■ Task goal:
Exactly the lines from the start of the data through the line containing "values: its results, by name." should be output, with both ends kept and nothing added.

------------------------------------

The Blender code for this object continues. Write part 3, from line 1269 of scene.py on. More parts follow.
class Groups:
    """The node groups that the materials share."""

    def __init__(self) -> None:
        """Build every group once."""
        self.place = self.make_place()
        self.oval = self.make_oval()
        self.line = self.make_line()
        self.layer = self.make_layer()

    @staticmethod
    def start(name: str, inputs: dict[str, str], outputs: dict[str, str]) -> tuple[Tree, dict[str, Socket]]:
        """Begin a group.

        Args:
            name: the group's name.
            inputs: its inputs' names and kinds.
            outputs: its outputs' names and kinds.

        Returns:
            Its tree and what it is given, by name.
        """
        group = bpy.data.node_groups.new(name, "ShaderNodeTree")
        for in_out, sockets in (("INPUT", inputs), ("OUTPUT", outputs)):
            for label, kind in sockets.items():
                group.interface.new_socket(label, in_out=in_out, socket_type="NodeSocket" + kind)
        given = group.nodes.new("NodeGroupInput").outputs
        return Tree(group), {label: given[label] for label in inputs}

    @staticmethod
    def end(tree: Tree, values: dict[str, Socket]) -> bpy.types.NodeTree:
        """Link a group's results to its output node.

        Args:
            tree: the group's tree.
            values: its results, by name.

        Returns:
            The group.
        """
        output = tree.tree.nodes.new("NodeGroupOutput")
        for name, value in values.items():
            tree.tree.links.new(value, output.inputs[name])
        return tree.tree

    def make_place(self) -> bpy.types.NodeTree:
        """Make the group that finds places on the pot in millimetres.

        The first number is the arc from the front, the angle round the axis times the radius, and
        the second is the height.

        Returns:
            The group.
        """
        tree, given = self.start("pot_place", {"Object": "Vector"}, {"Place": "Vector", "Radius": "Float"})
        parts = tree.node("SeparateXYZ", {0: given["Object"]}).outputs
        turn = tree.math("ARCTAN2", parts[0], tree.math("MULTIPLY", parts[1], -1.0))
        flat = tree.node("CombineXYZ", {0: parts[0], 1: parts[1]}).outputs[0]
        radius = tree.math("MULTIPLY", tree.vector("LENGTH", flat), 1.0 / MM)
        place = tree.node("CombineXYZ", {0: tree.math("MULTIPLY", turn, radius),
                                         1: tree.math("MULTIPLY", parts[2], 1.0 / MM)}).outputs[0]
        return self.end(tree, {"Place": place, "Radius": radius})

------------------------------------

■ Final result:
The Blender code for this object continues. Write part 3, from line 1269 of scene.py on. More parts follow.
class Groups:
    """The node groups that the materials share."""

    def __init__(self) -> None:
        """Build every group once."""
        self.place = self.make_place()
        self.oval = self.make_oval()
        self.line = self.make_line()
        self.layer = self.make_layer()

    @staticmethod
    def start(name: str, inputs: dict[str, str], outputs: dict[str, str]) -> tuple[Tree, dict[str, Socket]]:
        """Begin a group.

        Args:
            name: the group's name.
            inputs: its inputs' names and kinds.
            outputs: its outputs' names and kinds.

        Returns:
            Its tree and what it is given, by name.
        """
        group = bpy.data.node_groups.new(name, "ShaderNodeTree")
        for in_out, sockets in (("INPUT", inputs), ("OUTPUT", outputs)):
            for label, kind in sockets.items():
                group.interface.new_socket(label, in_out=in_out, socket_type="NodeSocket" + kind)
        given = group.nodes.new("NodeGroupInput").outputs
        return Tree(group), {label: given[label] for label in inputs}

    @staticmethod
    def end(tree: Tree, values: dict[str, Socket]) -> bpy.types.NodeTree:
        """Link a group's results to its output node.

        Args:
            tree: the group's tree.
            values: its results, by name.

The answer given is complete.